Maria wanted to stay close to Nijmegen because on November 6 she had read an advertisement published by the E.N.'s local Volks Verzekeringen (People’s Insurance) department, headed by Inspector Thanhäuser. From her assigned address in Hees (now a suburb of Nijmegen), Maria was able to travel to the company's local insurance agents and inspectors.
"I asked myself whether I could work in any way in the interests of the field staff? Could I make use of the fact that I had power of attorney, and could therefore take action to serve the interests of the Company and the insured?"

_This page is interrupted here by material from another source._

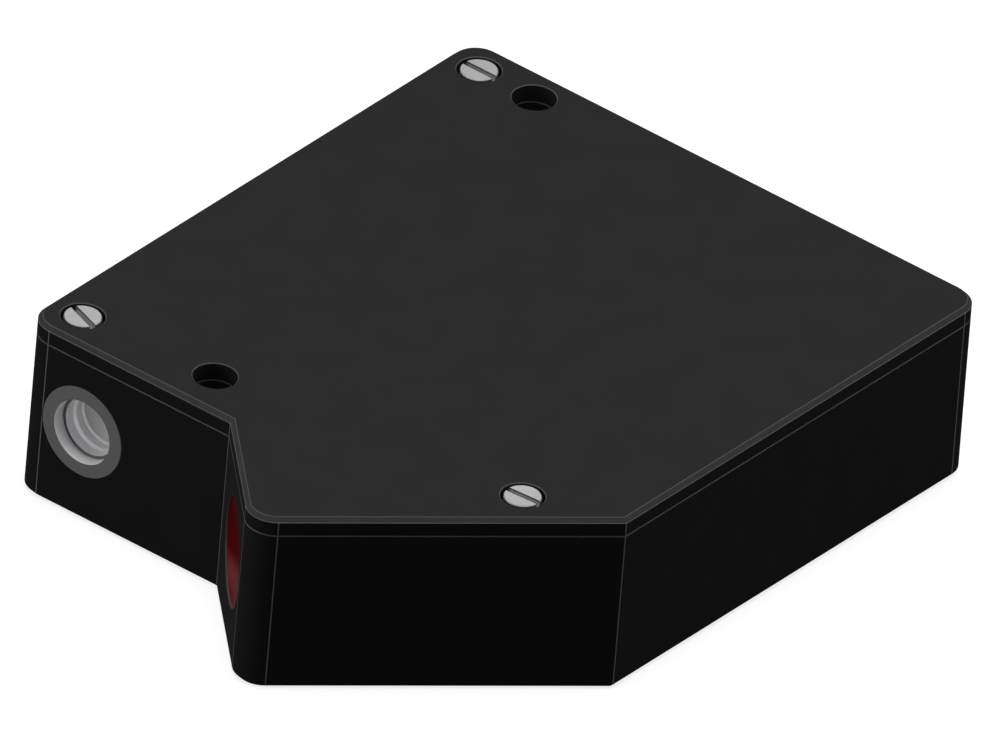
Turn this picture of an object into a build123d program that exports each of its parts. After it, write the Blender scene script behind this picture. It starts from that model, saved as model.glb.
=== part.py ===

Maria decided she could, particularly as she had the power to pay out pensions and annuities through a regional bank. She launched into a long period of hard work, meetings, arranging travel permits and dangerous journeys. "You walked in the street between shell impacts in Nijmegen," she wrote.
Rather than shy away from danger, Maria moved to a friend's house in Nijmegen so that she could be closer to the inspectors. Just before arrival on December 7, the house was hit by shrapnel. During work she regularly had to go to the bomb shelter. Until April 1945 she and 25 others slept every night in the basement of a church. The beds they used had been left behind by a fleeing contingent of the Hitler Youth.
Destroyed Canadian military vehicles in Nijmegen on February 24, 1945.
Hard decisions had to be made in her work. The Germans had confiscated all financial reserves of Jewish people, so the E.N. could not make payments. Maria hoped for their rights to be restored after the war.
Payouts to members of the Dutch National Socialist Party (NSB), traitors, Germans, Italians, and all other enemies were blocked. No policies were written for areas where fighting continued. Cars were no longer insured because of "fabulous prices for recovery" following collisions with British and US military vehicles on the road.
Maria's decisions were based on officially published regulations in the Dutch Government Gazette and E.N. circulars that had to be smuggled into the liberated zone. Due to paper scarcity, only one circular was available per inspector, making the distribution of instructions difficult.
There were other dilemmas. As petrol and cars were reserved for the Allied liberators, civilians could not travel by car. Maria supported a senior agent who lived among immigrants in a chicken coop and was no longer being paid. Another agent needed money for bicycle tires because otherwise he would not be able to reach his policyholders.
A male colleague from the head office, who had fled the Germans after going into hiding, and who was out of necessity temporarily employed by another company, received financial support from E.N. and from Maria personally.
Maria's 25th anniversary at E.N. was celebrated modestly in Nijmegen home of Inspector Thanhäuser on May 15, 1945. Maria sent a 'business report' to the management in The Hague, which she believed could not be separated from the personal circumstances in which she found herself.
The diaries, the report to the management and a letter from Director Holleman of E.N.
A week later she wrote in her diary: "Mail from The Hague! The Management is still alive. (…) The building destroyed. (…) Office hours from 9 - 1, due to famine. Archive largely saved. (…) Fortunately, few victims in the office." On June 5 she was finally able to travel back to The Hague by car. Alone. Her mother Hendrika (80) had been killed by shrapnel on December 24, 1944 in Arnhem.
Maria remained devoted to her late husband for the rest of her life, just as she remained loyal to the company during the war.
She died at the age of 90 in 1983, the year that the insurance companies AGO and Ennia (which included the former E.N.) merged and became Aegon.